The paper considers ADS that accumulate the data from area spread sources of different types. The data contain an information about events with certain subjects, in example with persons. The record of event includes attributes of event (date of event, etc.) and attributes of subjects of event, where any subject is IO.
ADS with function of data analysis face the IO identification problem: selection of array of IO’s, which with certain probability are the same. Solving this problem enables the search of events with this certain IO, which attributes may randomly be distorted from one event to another. In example, the second name of an individual may randomly be distorted while entering the data in to the system or legally changed due to marriage. Hence, biometrical data that are hardly changing during person’s life span may be of critical importance for person’s identification.
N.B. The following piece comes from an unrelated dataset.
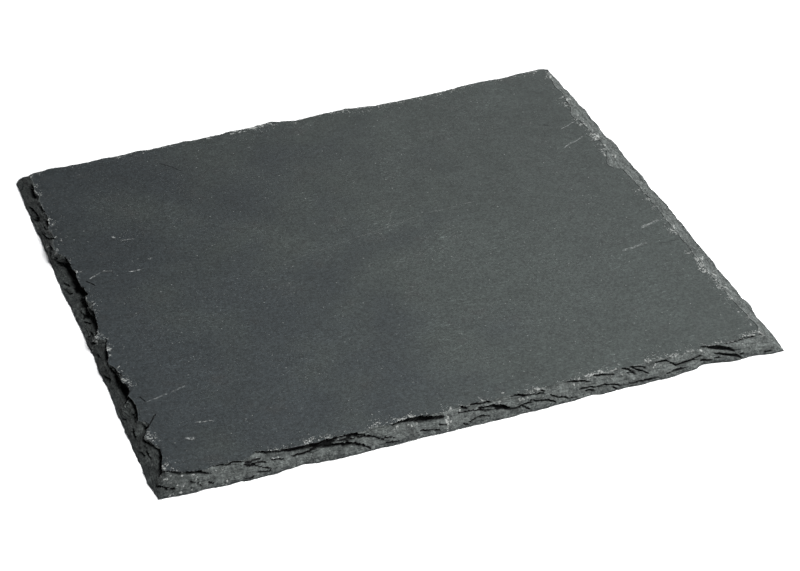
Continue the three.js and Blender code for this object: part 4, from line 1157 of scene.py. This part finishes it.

Photo is a valid example and usually only available kind of biometrical data.
In order to perform efficient data analysis ADS should automatically provide correct solution of following particular tasks of identification:
- the task of making IO from a stream of data relating to events with IO. This task consists of two subtasks: selection of IO’s from data streams and merging of IO’s (made from the data of different sources and origin) that with almost 100% of probability are the same;
- the task of clustering: making «Complex IO» – aggregated IO, consisting of IO similar with respect to a certain criteria.
IO merging procedure excludes the doubling of the data in the system database. Automatic clustering of IO data in informational system significantly expands the range of available analytical solutions, particularly for the task of setting the links between individuals and events, in which those persons have ever participated.
In order to perform merging procedure IO’s are selected from system database or/and data stream using a criterion that suggests identity of selected IO’s. Merging of selected IO’s makes a single IO with attributes originating from all selected IO’s (fitting the merging criteria).
«Complex IO» are in fact clusters of IO’s (subsets consisting of IO’s, similar according to certain criteria) from set of all IO’s from a database.
This paper presents different criteria of merging and clustering of IO, considering specific characteristic parameters of IO.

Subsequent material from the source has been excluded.